I knew this week would be a challenge at work, and although I was feeling far from dragon-y this week, I did manage to coax the dragon to a meeting where I presented information about an unwelcome change. I have been better at being a dragon at work over the last year, but prior to that I was one pro-looking mouse, so it’s no wonder that some people found my dragon-stance a bit shocking.


My first reaction was to beat myself up, assuming I did something wrong because of the response I received. I was back to obsessing; “If I had only done better, it would have gone better.” But the fact is, I spoke the truth (even though my voice shook) and they simply didn’t want to hear it – I can’t own their response, that’s their stuff. A valuable lesson that I’ve learned I’m learning is that we are not responsible for managing other people’s emotions, and we shouldn’t be trying to.

voiceI’m proud of myself for being a dragon even when it wasn’t easy. (Yay for commit stage – See here for more info on the stages of the readiness for change by Dr. E. A. Wilson: Wish-Want-Commit) Dealing with the consequences of doing so have been challenging though because I still struggle with wanting everyone’s approval, needing to make everyone happy, feeling unsafe when others are upset, fearing rejection, and the list goes on. It certainly helped me understand why I was a mouse for so long and why it’s so easy to get stuck in that role. However, by being a dragon and facing these consequences head on, and persevering, it has helped me challenge those beliefs and move past those fears. From this experience alone I already feel more secure with the idea of people being upset with me, and less like I need approval from everyone to keep my worth. It’s empowering to even entertain the idea that my worth could be unshaken by external forces, and I would never be moving in this direction had I kept my mouth shut.


The dragon life is hard work, but nibbling on cheese never got me close to flying.


Put up the “No Bullshit” Shield and Strike with Courage

The role of courage has been a recurring theme for me this week. Just as the Cowardly Lion in the Land of Oz, I too have come to realize how being courageous is not about having no fear, but acting despite the fear.


As adults we can avoid many things that we are afraid of or situations that may cause us embarrassment. We no longer have an outside party pushing us to join that soccer team or read aloud in class. It’s in our hands; we are the only one there to push ourselves to go past our comfort zone. It’s easy to get stuck in a cycle of avoidance – sometimes without even realizing we are doing it.

For example, I always have the best intentions of going to dance class (Ballet Wednesday, Contemporary Thursday).
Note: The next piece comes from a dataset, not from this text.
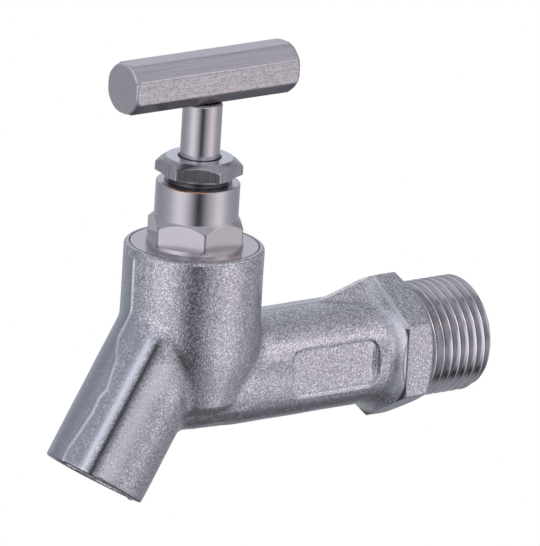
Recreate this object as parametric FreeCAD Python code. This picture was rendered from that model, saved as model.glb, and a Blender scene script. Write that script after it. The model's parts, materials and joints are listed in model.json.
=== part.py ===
import FreeCAD, Part
import math
import os

from FreeCAD import Vector

# Bib tap with a bar handle, in cast and turned stainless steel.
# Millimetres. Origin on the inlet axis, in the plane where the hexagon ends and the thread begins.
# +Y runs out of the threaded inlet, towards the wall. +Z runs up the spindle. The spout leans to -Y.
# Every piece is built about the spindle axis, with z = 0 on the inlet axis, and is moved when written.

# Inlet: thread, hexagon and pipe
THREAD_DIAMETER = 20.955
THREAD_LENGTH = 14.0
THREAD_END_CHAMFER = 0.5
INLET_BORE = 12.5
INLET_MOUTH_CHAMFER = 0.5
HEX_ACROSS_FLATS = 23.0
HEX_WIDTH = 5.7
HEX_FACE_DIAMETER = 22.7
HEX_CHAMFER_ANGLE = 30.0
PIPE_DIAMETER = 20.0
PIPE_END_DRAFT = 0.35
PIPE_DRAFT_LENGTH = 8.0
HEX_SLOPE_LENGTH = 3.1
HEX_SLOPE_RADIUS = 5.0
SPINDLE_TO_SHOULDER = 46.8
GUSSET_HALF_WIDTH = 4.0
GUSSET_LENGTH = 12.8
GUSSET_SINK = 0.05
GUSSET_PROFILE = ((0.0, 0.0), (0.27, 0.33), (0.5, 0.57), (0.68, 0.8), (0.82, 0.95), (1.0, 1.0))

# Recessed panel on the side of the pipe
PANEL_LENGTH = 19.4
PANEL_HEIGHT = 8.8
PANEL_CORNER = 2.3
PANEL_DEPTH = 1.4
PANEL_CENTRE = 26.3
PANEL_RAISE = 0.2

# Barrel, whose wall stands round the bonnet's thread
BARREL_DIAMETER = 25.2
BARREL_WALL = 2.6
BARREL_TAPER = 17.0
BARREL_BEND_RADIUS = 20.0
BARREL_BEND_HEIGHT = 8.0
BARREL_KNEE_HEIGHT = -3.3
BARREL_KNEE_RADIUS = 2.5
BARREL_FOOT_ANGLE = 39.0
BARREL_FOOT_SINK = 0.4
RIM_HEIGHT = 24.7
RIM_ROUNDING = 0.7
PIPE_BLEND = 3.0
SPOUT_BLEND = 3.8

# Spout
SPOUT_DIAMETER = 19.0
SPOUT_MOUTH_BORE = 15.0
SPOUT_MOUTH_DEPTH = 12.0
SPOUT_PASSAGE = 14.0
SPOUT_TILT = 30.9
SPOUT_CROSSING = 15.9
SPOUT_LENGTH = 37.9
SPOUT_EDGE = 0.25

# Valve seat inside the barrel
CHAMBER_STEP = 0.5
CHAMBER_FLOOR = 8.5
SEAT_BORE = 10.0
SEAT_LAND = 1.2
SEAT_WALL = 2.4
SEAT_HEIGHT = 10.0

# Bonnet
FLANGE_THICKNESS = 1.7
FLANGE_WALL = 0.9
FLANGE_GAP = 0.13
GASKET_THICKNESS = 0.8
GASKET_CLEARANCE = 0.3
PAD_DIAMETER = 17.5
PAD_HEIGHT = 0.8
BONNET_HEX_ACROSS_FLATS = 15.55
BONNET_HEX_SIDE = 3.0
BONNET_HEX_TURN = -25.2
NECK_DIAMETER = 15.1
NECK_TOP_ABOVE_RIM = 11.6
NECK_EDGE = 0.2
HEX_TOP_ANGLE = 46.0

# Packing and gland
STEM_DIAMETER = 7.15
STEM_GUIDE = 1.0
PACKING_BORE = 10.9
PACKING_RING_HEIGHT = 1.1
PACKING_RINGS = ("lower", "middle", "upper")
PACKING_WASHER_THICKNESS = 0.8
FOLLOWER_THICKNESS = 1.2
GLAND_THREAD = 12.0
GLAND_GAP = 1.15
GLAND_RELIEF = 0.6
GLAND_FACE_HEIGHT = 0.45
GLAND_FACE_DIAMETER = 13.0
GLAND_HEX_ACROSS_FLATS = 13.65
GLAND_HEX_HEIGHT = 3.0
GLAND_HEX_SIDE = 1.6
GLAND_HEX_TURN = -7.9
GLAND_TOP_ANGLE = 36.0
GLAND_COUNTERSINK = 0.35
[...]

I make it to ballet most weeks; however, something always seems to come up on Thursday. The excuses always seem valid at the time – it wasn’t until tonight that I’m starting to see through them. Now, you would probably assume that I enjoy ballet more and that’s why I am more motivated to get there. However, it’s contemporary dance that speaks more to me; that I dream about, watch on youtube, and “practice” in my basement (when no one’s looking). All in all I get more out of it… so why have I been avoiding it? I’m afraid of it. Ballet isn’t better, it’s just a “safer” option. I’m less confident in contemporary class, so it takes more courage to show up, which means it’s much more susceptible to falling victim to the excuse-machine.
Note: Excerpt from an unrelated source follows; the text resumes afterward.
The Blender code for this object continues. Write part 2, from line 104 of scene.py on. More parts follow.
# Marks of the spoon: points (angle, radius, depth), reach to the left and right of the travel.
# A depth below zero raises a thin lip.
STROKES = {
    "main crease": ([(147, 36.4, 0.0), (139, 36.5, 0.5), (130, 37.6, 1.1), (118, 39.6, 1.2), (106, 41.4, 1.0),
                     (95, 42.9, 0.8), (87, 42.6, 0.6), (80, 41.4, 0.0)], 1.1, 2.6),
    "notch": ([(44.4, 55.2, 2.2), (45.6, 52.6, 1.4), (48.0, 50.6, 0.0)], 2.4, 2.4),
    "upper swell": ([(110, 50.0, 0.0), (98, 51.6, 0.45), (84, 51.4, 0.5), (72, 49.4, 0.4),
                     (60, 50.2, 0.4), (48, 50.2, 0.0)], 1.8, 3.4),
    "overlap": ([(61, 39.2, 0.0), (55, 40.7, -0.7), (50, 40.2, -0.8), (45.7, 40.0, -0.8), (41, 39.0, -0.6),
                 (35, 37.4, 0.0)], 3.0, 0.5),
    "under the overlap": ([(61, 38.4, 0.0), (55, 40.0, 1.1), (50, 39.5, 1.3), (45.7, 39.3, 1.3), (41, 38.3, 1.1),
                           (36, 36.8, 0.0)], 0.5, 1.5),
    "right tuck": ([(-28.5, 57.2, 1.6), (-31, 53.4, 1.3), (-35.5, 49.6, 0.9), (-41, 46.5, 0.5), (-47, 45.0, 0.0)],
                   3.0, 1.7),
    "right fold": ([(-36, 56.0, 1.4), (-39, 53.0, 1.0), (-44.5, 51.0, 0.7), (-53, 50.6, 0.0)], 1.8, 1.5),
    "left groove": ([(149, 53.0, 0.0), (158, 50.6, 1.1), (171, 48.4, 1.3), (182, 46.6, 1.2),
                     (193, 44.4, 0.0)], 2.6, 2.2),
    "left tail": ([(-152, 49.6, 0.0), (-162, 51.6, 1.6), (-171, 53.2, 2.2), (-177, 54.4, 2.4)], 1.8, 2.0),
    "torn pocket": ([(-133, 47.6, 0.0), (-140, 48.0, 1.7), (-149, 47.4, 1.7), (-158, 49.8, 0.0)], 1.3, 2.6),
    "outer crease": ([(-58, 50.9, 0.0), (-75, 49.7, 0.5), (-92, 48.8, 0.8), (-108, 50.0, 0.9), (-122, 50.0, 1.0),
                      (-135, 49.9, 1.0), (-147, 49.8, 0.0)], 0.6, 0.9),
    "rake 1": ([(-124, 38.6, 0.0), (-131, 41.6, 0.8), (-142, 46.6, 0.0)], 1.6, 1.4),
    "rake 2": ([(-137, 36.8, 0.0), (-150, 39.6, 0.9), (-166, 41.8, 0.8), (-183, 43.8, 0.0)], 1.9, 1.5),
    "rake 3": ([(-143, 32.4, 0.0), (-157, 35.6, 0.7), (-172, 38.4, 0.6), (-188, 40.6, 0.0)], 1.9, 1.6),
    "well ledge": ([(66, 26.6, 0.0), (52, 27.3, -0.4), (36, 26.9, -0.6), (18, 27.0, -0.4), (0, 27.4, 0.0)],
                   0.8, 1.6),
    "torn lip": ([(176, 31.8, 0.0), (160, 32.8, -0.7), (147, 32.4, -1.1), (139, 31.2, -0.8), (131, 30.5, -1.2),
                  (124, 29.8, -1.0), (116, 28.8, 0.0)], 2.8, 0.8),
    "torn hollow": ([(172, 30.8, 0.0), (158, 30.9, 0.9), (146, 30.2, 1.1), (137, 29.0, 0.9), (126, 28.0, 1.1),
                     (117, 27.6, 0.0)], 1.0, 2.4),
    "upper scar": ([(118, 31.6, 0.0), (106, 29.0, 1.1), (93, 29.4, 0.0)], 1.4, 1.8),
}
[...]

Funny enough I realized this after attending a Contact Improvisation Dance class (aptly named “The Art of Leaning In”) which is even farther outside of my comfort zone than a Contemporary class. Awareness is such a powerful tool. Sure, Contact Improv takes a huge amount of courage, but I’ve been aware and accepted that from day one. The hours leading up to class I still have to fight the excuses that bubble up and basically force myself to go (literally until I walk in the door- tonight it was hard to find parking and for a second considered using it as an excuse to go home); but the difference is I can see the avoidance for what it is and I preemptively put up my “no bullshit” shield. I know that being courageous is the strong and healthy thing to do. Even if I feel like I didn’t do anything right the entire class (thanks inner bully), I still feel stronger for having shown up.


Courage is quickly becoming the most important ingredient in this self-improvement journey. Everything worthwhile seems to take courage, and having courage day in and day out is fucking hard!
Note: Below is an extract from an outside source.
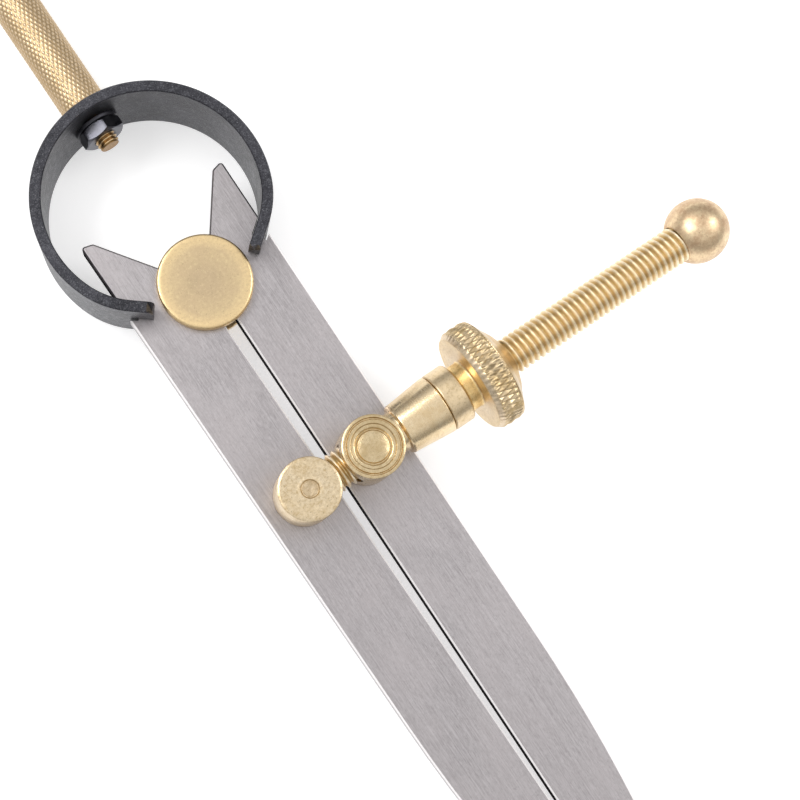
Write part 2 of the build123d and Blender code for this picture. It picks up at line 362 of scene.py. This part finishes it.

Being brave enough to reflect on the areas in your life that need improvement, and having the courage to sit with unpleasant feelings and emotions that come up are no easy feats. It takes courage to take the blinders off, courage to lean into what’s there, and courage to take the steps to change. Courage, courage, courage..

Courage and vulnerability go hand in hand. As Brene Brown says, “Vulnerability is our most accurate measurement of courage”. When we truly embrace vulnerability we can authentically connect with others and ourselves, which is a magical thing – one of the reasons life is worth living (in my opinion). The catch? Putting ourselves in situations where we feel vulnerable require courage, sometimes A LOT of courage.


This week at an ACT group we did an exercise where we look into someone’s eyes, silently, for four minutes. I’ve known for awhile that I have an issue with eye contact, but WOW.. As soon as we started the defenses came out full swing; attempts to deflect being vulnerable with humour, the fidgeting, the fake smile, etc. Even writing about the experience, and sharing my struggles with vulnerability on here, is making me squirm. The courage that this required continued long after the buzzer went off; it’s taking courage to reflect on why it’s so difficult, and furthermore, it’s going to take courage to work on it. Knowing the importance of vulnerability is giving me the strength to continue to find that courage.


I’m making it my mission this week to keep my eyes peeled for times I am avoiding vulnerable situations, and focus on being courageous instead. To start, this dragon’s dragging herself to dance on Thursday.

How will you bring more courage to your week?